Indeed, Kerr preserved the 2-0 lead until Carr scored at 4:36 of the third period. Sport Life magazine editor Bruce Jacobs called it "the start of a great comeback."
"To tie the game Dutton put five forwards on the ice and the old veteran Nels Stewart came through for him with the goal which knotted the count (at 10:38) and forced overtime," Jacobs said. "In the first sudden-death session the teams settled down to a long scoreless duel featured by razor-sharp defensive play.
"The crowd buzzed with excitement in anticipation of the second overtime. Up and down the ice they surged but no goal was scored. The pressure was terrific."
It was now after midnight, the second overtime had ended and the rivals braced for the third extra session. For a moment it appeared that the Americans had won when Jerwa's shot beat Kerr but the puck hit the goal post and caromed harmlessly away, necessitating a fourth overtime.
"The teams came tearing out for the fourth extra session," wrote Jacobs, "and took up where they had stopped in the third. It was slam bang hockey but the end finally was in sight."
Early in the fourth overtime Jerwa and Art Chapman advanced the puck to Carr whose Rangers checker, Lynn Patrick, was caught out of position. It was a key strategic blunder.
"Lynn thought he'd get a fast break on me but I intercepted the puck," Carr told reporter Chuck O'Donnell in the book "The Game I'll Never Forget."
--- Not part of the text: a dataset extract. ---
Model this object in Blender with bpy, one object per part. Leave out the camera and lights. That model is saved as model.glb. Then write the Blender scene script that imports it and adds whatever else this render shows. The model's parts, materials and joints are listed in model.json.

Instinctively, Carr took a shot and beat Kerr at 40 seconds of the fourth overtime. The game ended at 1:15 a.m.
The sweet victory infused Day, Stewart and Johnson with a feeling of redemption. They still had the goods and that fact immensely enthused the guy who originally had placed his faith in them.
"This was the greatest thrill I ever got in hockey," Dutton said. "The Rangers had a high-priced team and beating them was like winning the Stanley Cup for us."
Alas, the Americans never won the Cup. The Chicago Black Hawks defeated them in three games in the best-of-3 Semi-Finals in 1938 and the Americans suspended operations because of World War ll in 1942.
Defeating the Rangers was, indeed, their last hurrah.